- TASK
Find each line containing the string "code" and return it.
====== SOURCE MATERIAL ======
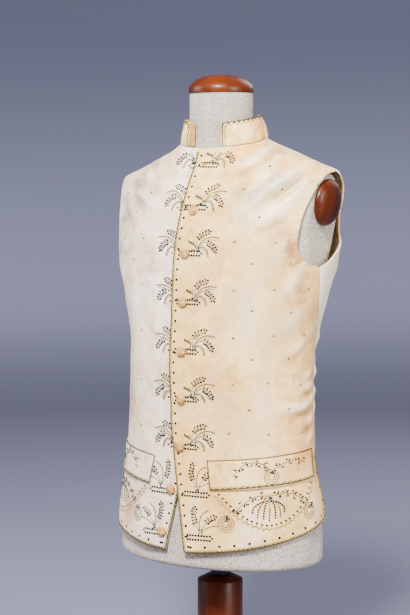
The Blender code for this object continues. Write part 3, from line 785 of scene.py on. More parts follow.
======
====== SOURCE MATERIAL ======
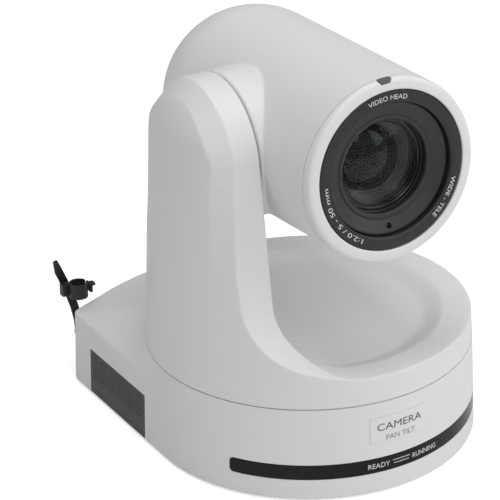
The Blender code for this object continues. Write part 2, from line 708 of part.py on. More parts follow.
======
====== SOURCE MATERIAL ======
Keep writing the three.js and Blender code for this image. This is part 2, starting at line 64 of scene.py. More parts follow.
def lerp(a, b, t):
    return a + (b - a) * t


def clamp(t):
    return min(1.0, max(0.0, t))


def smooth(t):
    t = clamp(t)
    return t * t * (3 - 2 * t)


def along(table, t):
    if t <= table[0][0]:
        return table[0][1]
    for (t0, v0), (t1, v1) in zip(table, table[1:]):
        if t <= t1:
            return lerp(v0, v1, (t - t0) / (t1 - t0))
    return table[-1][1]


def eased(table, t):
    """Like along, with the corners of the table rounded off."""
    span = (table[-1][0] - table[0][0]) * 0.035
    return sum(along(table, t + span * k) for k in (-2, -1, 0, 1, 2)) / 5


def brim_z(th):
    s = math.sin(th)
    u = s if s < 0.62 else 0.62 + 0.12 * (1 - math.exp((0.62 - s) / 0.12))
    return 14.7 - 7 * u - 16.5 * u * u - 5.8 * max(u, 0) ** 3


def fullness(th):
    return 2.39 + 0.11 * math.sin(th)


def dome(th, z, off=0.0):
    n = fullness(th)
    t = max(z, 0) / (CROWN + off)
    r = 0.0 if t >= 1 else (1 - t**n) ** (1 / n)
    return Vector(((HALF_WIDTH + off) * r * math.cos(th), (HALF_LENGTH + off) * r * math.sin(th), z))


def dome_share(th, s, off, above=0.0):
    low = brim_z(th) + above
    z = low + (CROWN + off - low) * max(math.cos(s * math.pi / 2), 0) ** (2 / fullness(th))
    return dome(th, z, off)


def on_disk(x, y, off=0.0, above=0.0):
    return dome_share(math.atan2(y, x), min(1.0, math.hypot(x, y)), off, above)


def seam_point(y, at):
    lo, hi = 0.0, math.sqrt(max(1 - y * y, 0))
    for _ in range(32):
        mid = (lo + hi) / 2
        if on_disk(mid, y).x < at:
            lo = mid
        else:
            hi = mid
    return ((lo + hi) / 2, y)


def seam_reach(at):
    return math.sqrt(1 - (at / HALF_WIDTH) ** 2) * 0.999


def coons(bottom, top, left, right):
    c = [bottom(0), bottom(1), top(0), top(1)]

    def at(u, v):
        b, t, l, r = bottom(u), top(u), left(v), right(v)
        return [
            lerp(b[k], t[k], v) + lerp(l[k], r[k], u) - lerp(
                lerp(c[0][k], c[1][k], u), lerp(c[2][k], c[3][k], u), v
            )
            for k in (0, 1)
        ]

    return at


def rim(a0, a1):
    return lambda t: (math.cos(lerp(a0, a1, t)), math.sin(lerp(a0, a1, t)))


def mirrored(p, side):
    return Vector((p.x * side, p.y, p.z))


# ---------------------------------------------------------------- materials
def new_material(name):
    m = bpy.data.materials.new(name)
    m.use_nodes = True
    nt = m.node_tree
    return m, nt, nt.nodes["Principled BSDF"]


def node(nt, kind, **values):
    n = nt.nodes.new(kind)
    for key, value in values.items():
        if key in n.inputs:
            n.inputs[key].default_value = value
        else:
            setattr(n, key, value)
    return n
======
- SOLUTION TO THIS PROBLEM
The Blender code for this object continues. Write part 3, from line 785 of scene.py on. More parts follow.
The Blender code for this object continues. Write part 2, from line 708 of part.py on. More parts follow.
Keep writing the three.js and Blender code for this image. This is part 2, starting at line 64 of scene.py. More parts follow.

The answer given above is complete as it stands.